Dói ver um sonho de cidade mergulhado em crise ambiental. O esgoto está sendo jogado nas praias. As lagoas da Barra da Tijuca estão à beira da morte. Não conseguem mais dissolver a quantidade de dejetos que nelas é lançada. Viraram cloacas.
Nos anos 50, quando cheguei, não suspeitava que isso poderia acontecer. Algumas vozes sutilmente nos alertaram: Tom Jobim, Carlos Drummond de Andrade, com suas crônicas diárias, e, talvez, o próprio Rubem Braga intuíram isso nas entrelinhas de seus cantos de amor à cidade.
Quando voltei do exílio, no fim da década dos 70, as águas do Rio já não eram as mesmas. No entanto, as pessoas continuavam tomando banho de mar e, na verdade, graças às melhores ligações entre as zonas norte e sul, as praias pareciam mais cheias.
Hoje a cidade vive um momento delicado. Todos se limitam a olhar apenas a beleza das ondas batendo na praia. Ninguém cai no mar. O que é sentido pela maioria esmagadora, nesse momento de crise ambiental, já era vivido por algumas pessoas que riscaram as águas do Rio de seu mapa de mergulho.
A súbita tomada de consciência se deve ao conserto do emissário submarino. O esgoto volta à praia e todos esperam o dia em que volte a ser lançado ao mar. E, com a ajuda das correntes, distancie-se da costa.
Essa é a questão. Quando o emissário for reparado -creio que as praias serão reabertas hoje-, vai se criar uma nova ilusão de normalidade. O esgoto continuará sendo lançado ao mar e a melhora de qualidade das águas nas praias deve contribuir para que todos pensem que não há mais problemas.
O fundamento dessa tranquilidade é a idéia de que é assim em todo o mundo, que o esgoto deve mesmo correr para o mar. Em muitos lugares do mundo, já não é mais assim. Nos Estados Unidos, há legislação contra isso desde o meio da década de 80.
Em algumas baías famosas, há quatro tratamentos do esgoto, antes de ser lançado. Nos outros lugares, há pelo menos dois tratamentos.
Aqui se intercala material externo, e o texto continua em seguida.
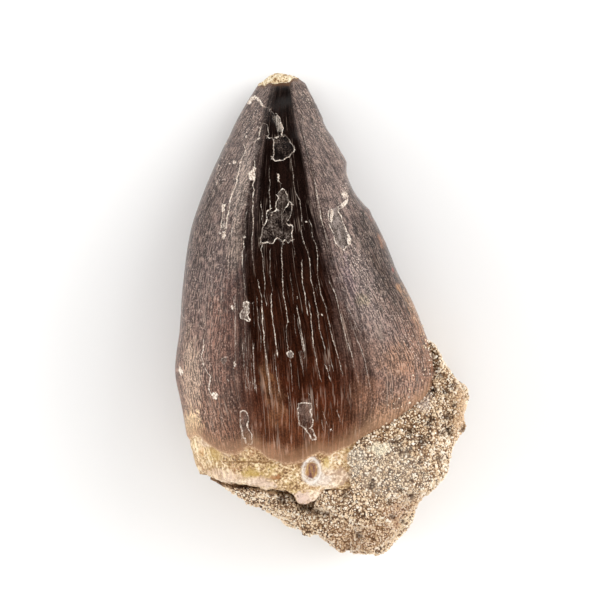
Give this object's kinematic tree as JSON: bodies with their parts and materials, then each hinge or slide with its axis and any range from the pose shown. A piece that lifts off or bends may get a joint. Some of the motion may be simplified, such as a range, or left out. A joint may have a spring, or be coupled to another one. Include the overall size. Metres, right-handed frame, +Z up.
{
  "type": "fossil mosasaur tooth",
  "caption": "Dark glossy fossil reptile tooth crown with a worn tip, lying on its back with its root held in a lump of sandy matrix.",
  "frame": {"origin": "under the middle of the whole fossil's box, on the surface that it lies on", "axes": "+Y from the root to the worn tip, +Z up out of the crown's lip side, +X towards the chipped cutting edge"},
  "size_m": [0.0356, 0.0572, 0.0247],
  "materials": {
    "enamel": "dark brown glossy fossil enamel over an ochre root collar",
    "sandstone": "rough tan phosphate sandstone"
  },
  "bodies": {
    "root": {"tooth": "enamel", "matrix": "sandstone"}
  },
  "joints": []
}
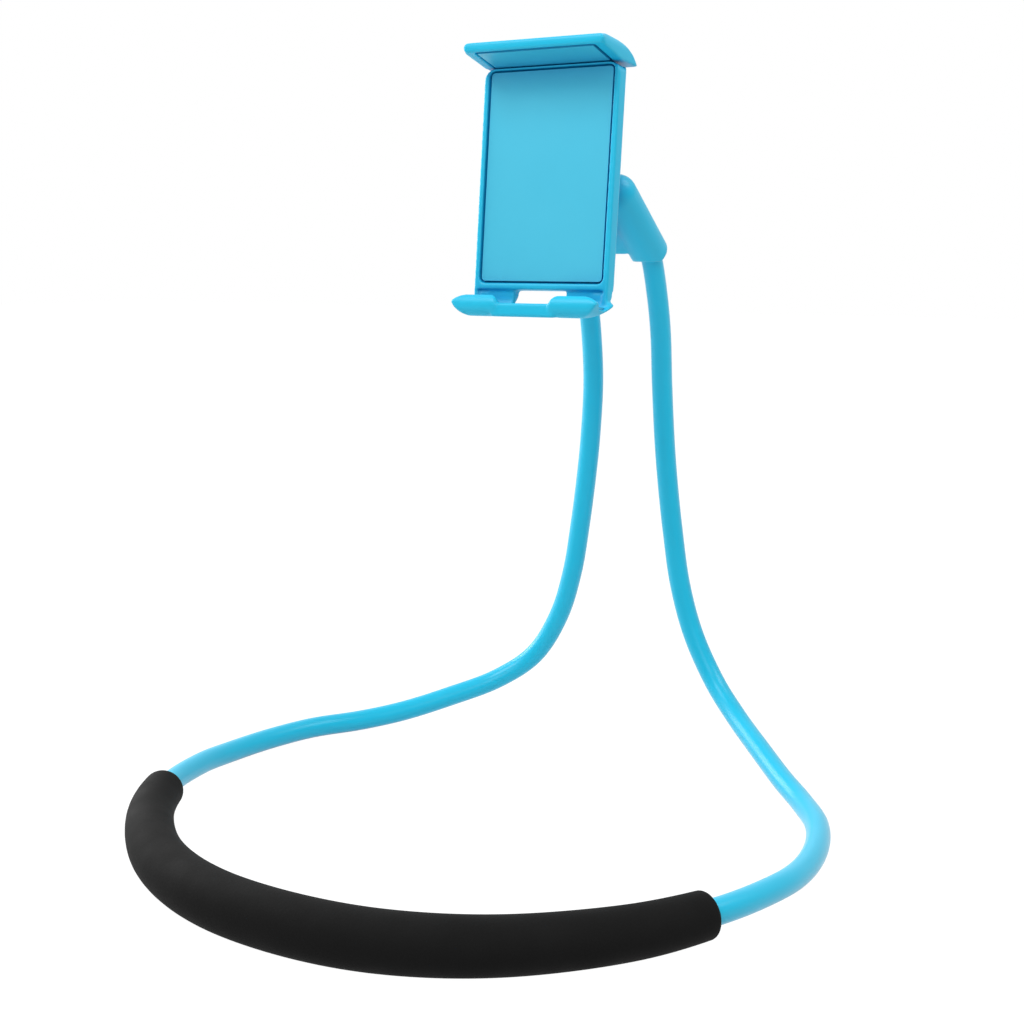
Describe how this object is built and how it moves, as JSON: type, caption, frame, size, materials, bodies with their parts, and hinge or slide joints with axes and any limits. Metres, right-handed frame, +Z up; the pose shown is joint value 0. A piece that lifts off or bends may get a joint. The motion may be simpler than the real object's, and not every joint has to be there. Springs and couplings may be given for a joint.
{
  "type": "gooseneck phone holder",
  "caption": "Neck-hung gooseneck phone holder: bendable neck ring with foam sleeve, two legs, yoke, ball joint and spring clamp.",
  "frame": {"origin": "on the table, under the middle of the whole holder's box", "axes": "+Z up; -Y towards the foam sleeve and the side that the clamp faces; +X to the clamp's right seen from the front"},
  "size_m": [0.236, 0.2388, 0.2656],
  "materials": {
    "hose_pvc": "satin extruded PVC sheath, sky blue",
    "core_aluminium": "drawn soft aluminium wire",
    "foam_rubber": "matte black closed-cell foam rubber",
    "abs_blue": "satin moulded ABS, sky blue",
    "pad_rubber": "soft matte rubber, sky blue",
    "nylon_white": "natural moulded nylon",
    "steel": "zinc-plated steel",
    "black_steel": "black-oxide steel"
  },
  "bodies": {
    "neck_ring": {"foam_sleeve": "foam_rubber", "ring_sheath": "hose_pvc", "ring_core": "core_aluminium", "low_bend_sheaths": "hose_pvc", "low_bend_cores": "core_aluminium"},
    "lower_legs": {"lower_leg_sheaths": "hose_pvc", "lower_leg_cores": "core_aluminium", "mid_bend_sheaths": "hose_pvc", "mid_bend_cores": "core_aluminium"},
    "upper_legs": {"upper_leg_sheaths": "hose_pvc", "upper_leg_cores": "core_aluminium", "top_bend_sheaths": "hose_pvc", "top_bend_cores": "core_aluminium"},
    "yoke_head": {"leg_end_sheaths": "hose_pvc", "leg_end_cores": "core_aluminium", "yoke": "abs_blue", "hose_set_screws": "black_steel", "socket_cap": "abs_blue"},
    "seat": {"ball_seat": "nylon_white"},
    "stud": {"ball_stud": "abs_blue", "stud_washer": "steel", "stud_screw": "steel"},
    "clamp": {"front_frame": "abs_blue", "face_pad": "pad_rubber", "left_foot_pad": "pad_rubber", "right_foot_pad": "pad_rubber", "back_shell": "abs_blue", "housing_screws": "black_steel", "fixed_spring_pins": "steel", "return_springs": "steel"},
    "jaw": {"upper_jaw": "abs_blue", "upper_jaw_pad": "pad_rubber", "moving_spring_pins": "steel"}
  },
  "joints": [
    {"name": "low_bend", "type": "hinge", "parent": "neck_ring", "child": "lower_legs", "pos_m": [0, 0.1129, 0.0274], "axis": [1, 0, 0], "range_deg": [-25, 25], "deforming": ["low_bend_sheaths", "low_bend_cores"]},
    {"name": "mid_bend", "type": "hinge", "parent": "lower_legs", "child": "upper_legs", "pos_m": [0, 0.1154, 0.1131], "axis": [1, 0, 0], "range_deg": [-25, 25], "deforming": ["mid_bend_sheaths", "mid_bend_cores"]},
    {"name": "top_bend", "type": "hinge", "parent": "upper_legs", "child": "yoke_head", "pos_m": [0, 0.1096, 0.1756], "axis": [1, 0, 0], "range_deg": [-25, 25], "deforming": ["top_bend_sheaths", "top_bend_cores"]},
    {"name": "ball_swivel", "type": "hinge", "parent": "yoke_head", "child": "seat", "pos_m": [0, 0.072, 0.2083], "axis": [0, -0.9272, 0.3746], "continuous": true},
    {"name": "ball_tilt", "type": "hinge", "parent": "seat", "child": "stud", "pos_m": [0, 0.072, 0.2083], "axis": [1, 0, 0], "range_deg": [-40, 10]},
    {"name": "clamp_spin", "type": "hinge", "parent": "stud", "child": "clamp", "pos_m": [0, 0.072, 0.2083], "axis": [0, -0.9942, 0.108], "continuous": true},
    {"name": "jaw_slide", "type": "slide", "parent": "clamp", "child": "jaw", "axis": [0, 0.108, 0.9942], "range_m": [0, 0.032], "stiffness_N_per_m": 120, "springref_m": -0.025, "deforming": ["return_springs"]}
  ]
}
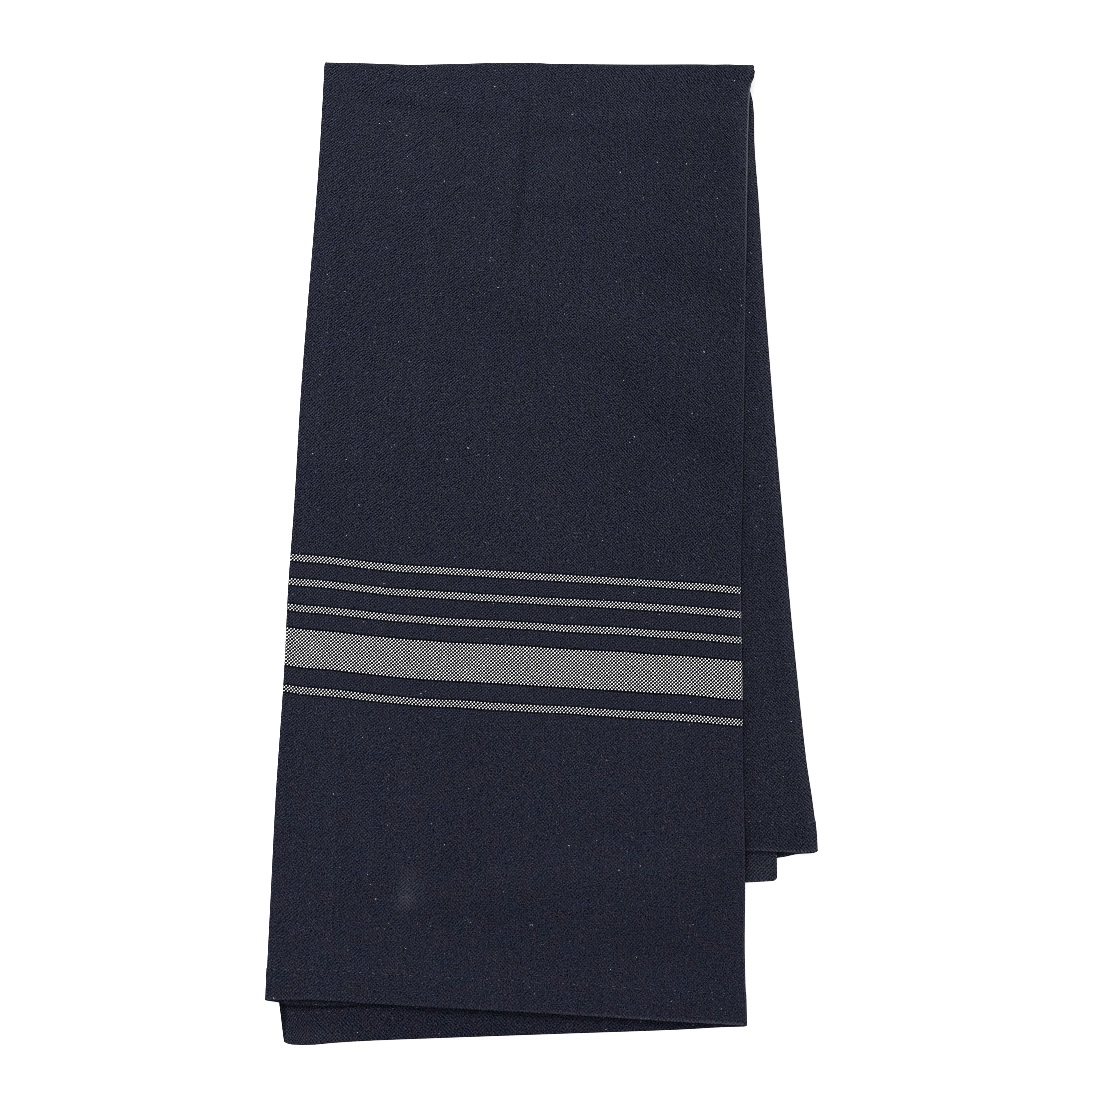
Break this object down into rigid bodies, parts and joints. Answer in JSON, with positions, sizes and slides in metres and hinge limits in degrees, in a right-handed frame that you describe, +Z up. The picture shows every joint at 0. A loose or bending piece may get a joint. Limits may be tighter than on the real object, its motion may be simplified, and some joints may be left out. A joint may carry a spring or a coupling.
{
  "type": "tea towel",
  "caption": "Navy woven cotton tea towel, folded lengthwise and then over, with pale woven stripes across its front.",
  "frame": {"origin": "centre of the folded towel's footprint, on the surface that it lies on", "axes": "+Z up from the surface, +Y towards the crosswise fold, +X to the right as seen from above with that fold at the top"},
  "size_m": [0.2036, 0.3906, 0.0085],
  "materials": {
    "cotton_cloth": "matte plain-woven cotton"
  },
  "bodies": {
    "root": {"tea_towel": "cotton_cloth"}
  },
  "joints": []
}
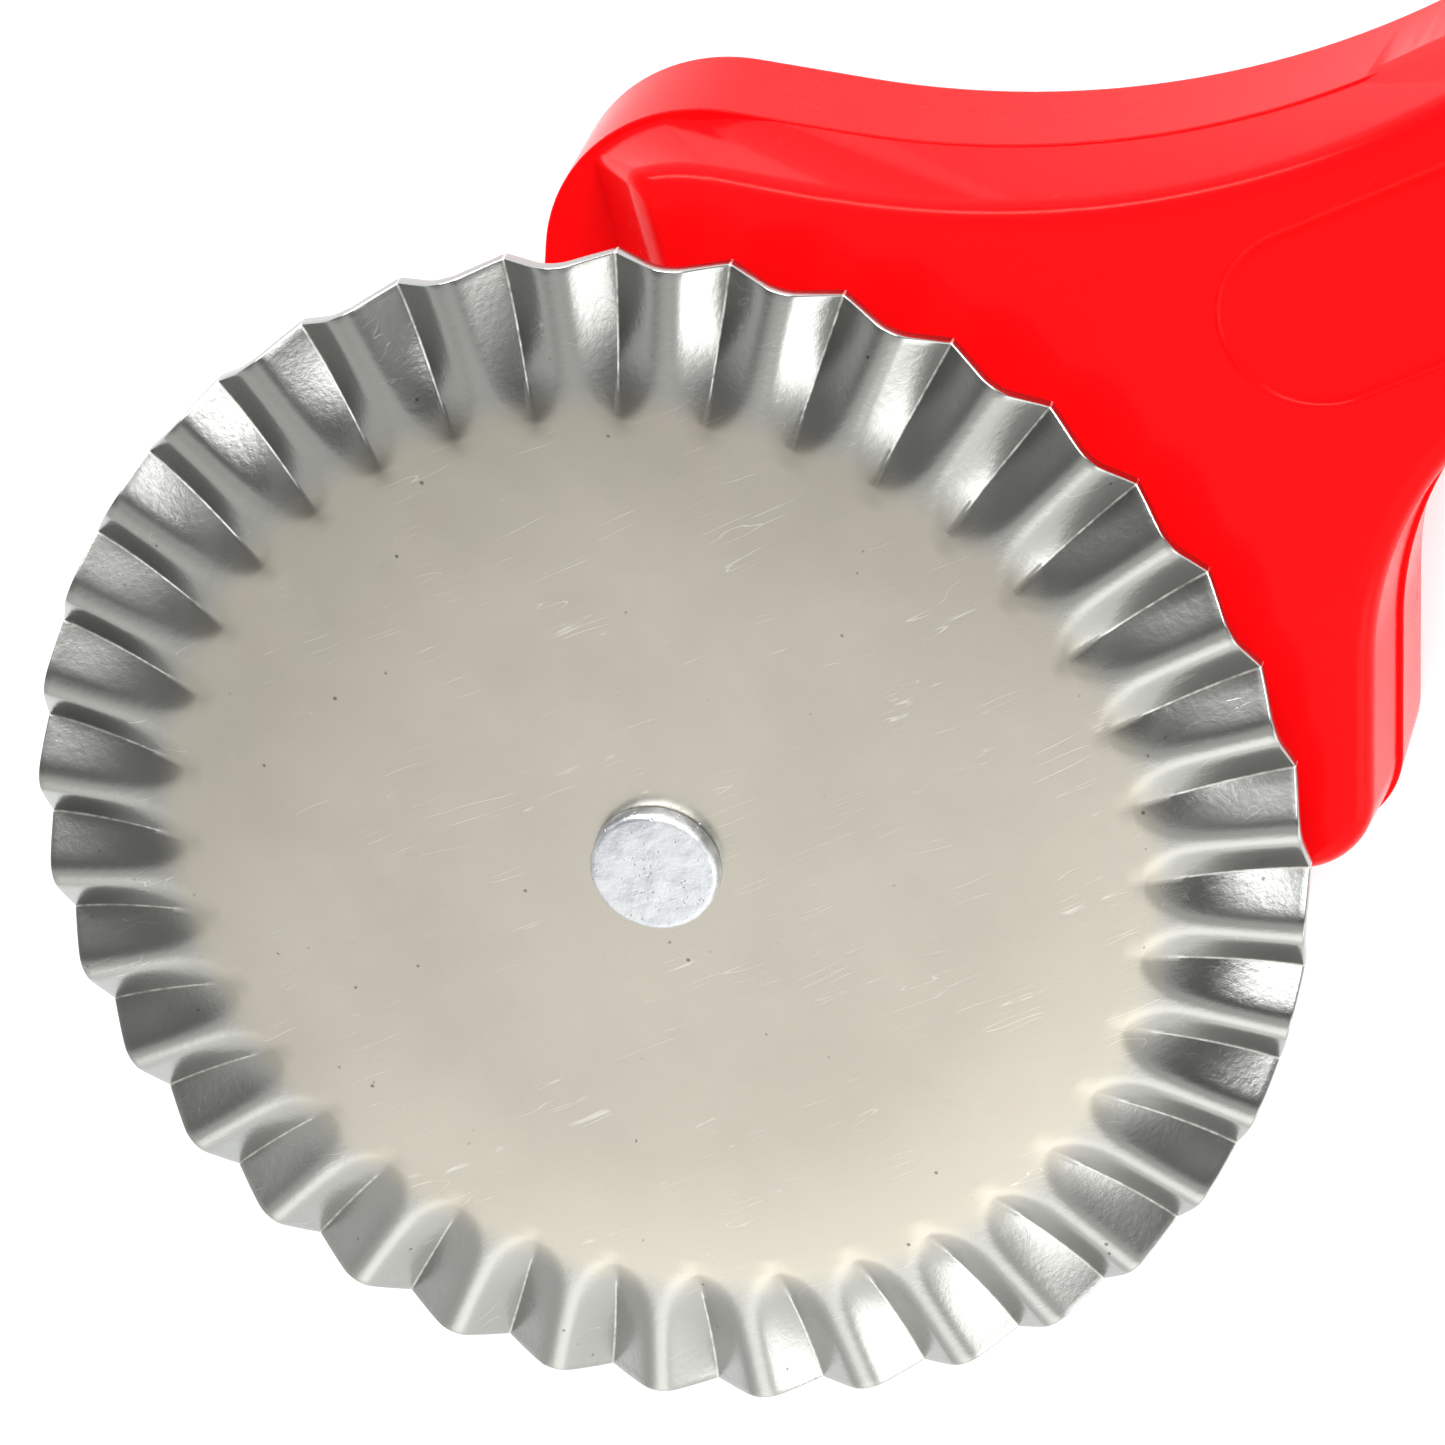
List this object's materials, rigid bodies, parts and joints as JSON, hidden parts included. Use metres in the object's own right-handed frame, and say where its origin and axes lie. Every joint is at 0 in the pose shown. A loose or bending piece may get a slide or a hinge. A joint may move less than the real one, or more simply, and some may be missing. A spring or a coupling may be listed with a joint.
{
  "type": "pastry cutter wheel",
  "caption": "Fluted sheet-metal pastry wheel that turns on a rivet beside a moulded plastic handle with a horned head, a narrow neck and a long grip.",
  "frame": {"origin": "centre of the tool's box, on the plane of the handle's flat back face, with the tool lying on its back", "axes": "+X along the grip from the wheel to the hanging hole, +Z along the wheel's axis, out of the front of the disc, +Y across the grip towards the upper horn"},
  "size_m": [0.184, 0.0641, 0.0184],
  "materials": {
    "handle_plastic": "glossy moulded red",
    "wheel_steel": "satin, finely scratched",
    "rivet_aluminium": "matt, pitted by the hammer"
  },
  "bodies": {
    "tool_body": {"handle": "handle_plastic", "axle_rivet": "rivet_aluminium", "rear_washer": "rivet_aluminium"},
    "wheel": {"cutter_wheel": "wheel_steel"}
  },
  "joints": [
    {"name": "wheel_spin", "type": "hinge", "parent": "tool_body", "child": "wheel", "pos_m": [-0.06, 0, 0.01698], "axis": [0, 0, 1], "continuous": true}
  ]
}
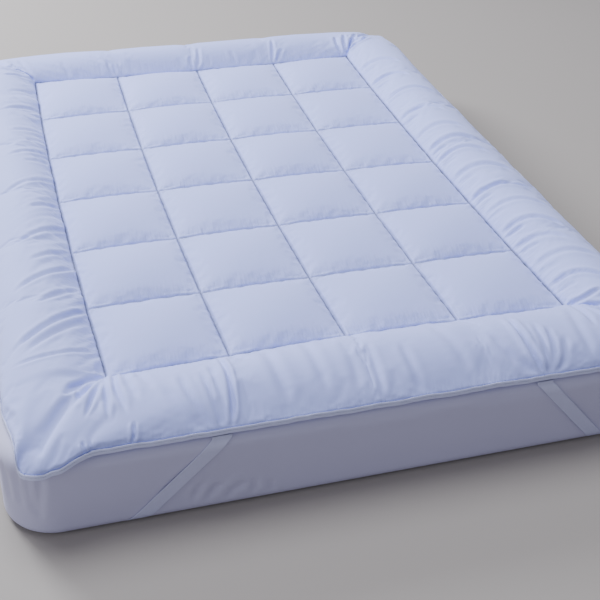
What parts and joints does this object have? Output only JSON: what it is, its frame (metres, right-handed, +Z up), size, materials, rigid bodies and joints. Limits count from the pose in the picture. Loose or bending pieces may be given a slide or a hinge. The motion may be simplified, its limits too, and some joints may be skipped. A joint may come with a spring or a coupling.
{
  "type": "mattress topper on a mattress",
  "caption": "Quilted mattress topper with a wide puffed border, a taped edge and elastic corner straps, lying on a plain mattress.",
  "frame": {"origin": "middle of the mattress's underside, on the surface it stands on", "axes": "+Z up, +Y along the bed towards the head end, +X across the bed to the right seen from the foot end"},
  "size_m": [1.3838, 1.8734, 0.23],
  "materials": {
    "topper_microfibre": "smooth matt brushed microfibre, cool white",
    "edge_tape": "matt woven tape, white",
    "elastic_webbing": "matt ribbed woven elastic, white",
    "mattress_cover": "smooth matt woven cotton cover, pale grey white"
  },
  "bodies": {
    "root": {"topper_pad": "topper_microfibre", "edge_binding": "edge_tape", "strap_front_left": "elastic_webbing", "strap_front_right": "elastic_webbing", "strap_back_left": "elastic_webbing", "strap_back_right": "elastic_webbing", "mattress": "mattress_cover"}
  },
  "joints": []
}
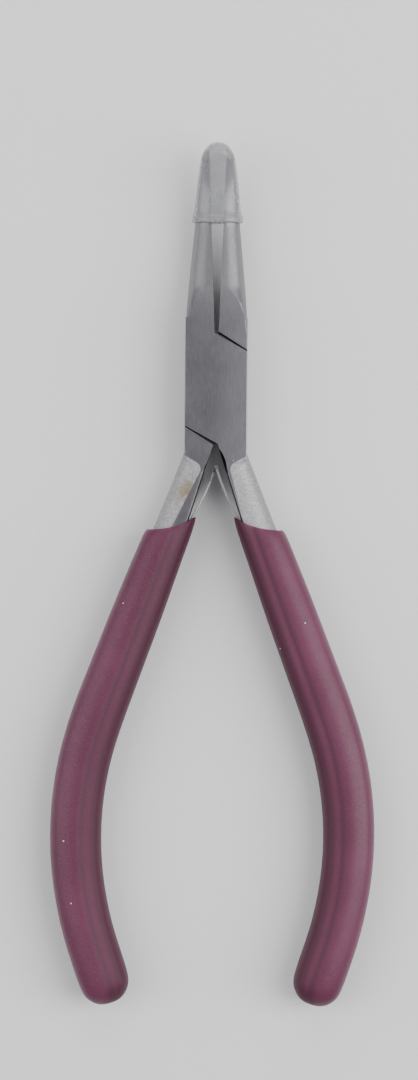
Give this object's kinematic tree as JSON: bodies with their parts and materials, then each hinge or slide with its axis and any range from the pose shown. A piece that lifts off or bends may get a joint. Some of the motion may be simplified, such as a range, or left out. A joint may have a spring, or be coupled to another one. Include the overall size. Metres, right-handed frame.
{
  "type": "bent nose jewellery pliers",
  "caption": "Sprung jewellery pliers with a lap joint, fine half-round jaws bent up at the tips, leaf springs, dipped grips and a soft clear tip guard",
  "frame": {"origin": "on the pivot axis, in the plane of the joint's ground back face", "axes": "+Y towards the jaw tips, +X to the right as seen from the front face, +Z out of the front face, the way the tips bend"},
  "size_m": [0.0564, 0.1499, 0.0114],
  "materials": {
    "tool_steel": "satin ground faces with blasted tangs",
    "rivet_steel": "ground flush",
    "spring_steel": "rolled strip",
    "plum_vinyl": "dipped vinyl with a soft gloss",
    "clear_vinyl": "soft milky translucent vinyl"
  },
  "bodies": {
    "front_half": {"front_half": "tool_steel", "pivot_rivet": "rivet_steel", "right_grip": "plum_vinyl", "right_leaf_spring": "spring_steel", "right_spring_rivet": "rivet_steel"},
    "back_half": {"back_half": "tool_steel", "left_grip": "plum_vinyl", "left_leaf_spring": "spring_steel", "left_spring_rivet": "rivet_steel"},
    "tip_guard": {"tip_guard": "clear_vinyl"}
  },
  "joints": [
    {"name": "jaw_hinge", "type": "hinge", "parent": "front_half", "child": "back_half", "pos_m": [0, 0, 0.004], "axis": [0, 0, 1], "range_deg": [0, 4.1], "stiffness_Nm_per_rad": 1.5, "springref_deg": -8.59, "deforming": ["right_leaf_spring", "left_leaf_spring"]},
    {"name": "guard_pull", "type": "hinge", "parent": "front_half", "child": "tip_guard", "pos_m": [0, 0.028, 0.0235], "axis": [1, 0, 0], "range_deg": [0, 50]}
  ]
}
Numa cidade tão bonita e charmosa como o Rio isso não deveria ser feito apenas porque é bom para a natureza. As praias têm um papel estratégico na própria sobrevivência econômica. Os turistas não vão se contentar, como alguns de nós se contentam, em ter apenas um contato visual com as maravilhas do Rio. Querem sentar na areia, mergulhar na água, respirar os ares marinhos.
No Rio colonial, os escravos iam todos os dias jogar os dejetos domésticos ao mar. Eram chamados de "tigres". O emissário submarino apenas substituiu mecanicamente esse processo.
Bem perto de nós, entretanto, a ciência nos coloca num outro patamar. Trabalhando com um método elaborado pelo alemão Ernest Bayer, o cientista Raimundo Damasceno consegue produzir óleo diesel do próprio esgoto. A operação demanda estações de tratamento, mas é promissora porque abre a possibilidade de uma nova fonte de energia, um combustível inclusive menos ameaçador no processo de aquecimento global.
Esses dois Rios que convivem se ignorando, o que joga esgoto no mar e o que transforma esgoto em óleo diesel, precisam se encontrar na mesma praia. No entanto, ainda parece bastante remoto o dia em que se tome uma decisão nacional de não se lançar mais dejetos humanos ao mar.
Sobrevoando em um ultraleve as lagoas da Barra da Tijuca, o jornalista Armando Nogueira ficou impressionado com o processo de degradação. A visão que ele teve de cima é confirmada aqui embaixo pelo biólogo Mario Moscatelli, que se dedica integralmente às lagoas do Rio. Algumas delas simplesmente não têm mais capacidade líquida para absorver a massa de coliformes fecais.
Se Drummond estivesse vivo, talvez reescrevesse seu poema "Os Inocentes do Leblon". Ou talvez o banisse da antologia porque não há inocentes no Leblon, nem em Ipanema ou Copacabana. Já sabemos demais. Cidades, como as pessoas, podem se suicidar lentamente. Pelo menos como cidades de lendas, como era o Rio da minha infância, sonho das noites de exílio, paixão de toda a vida.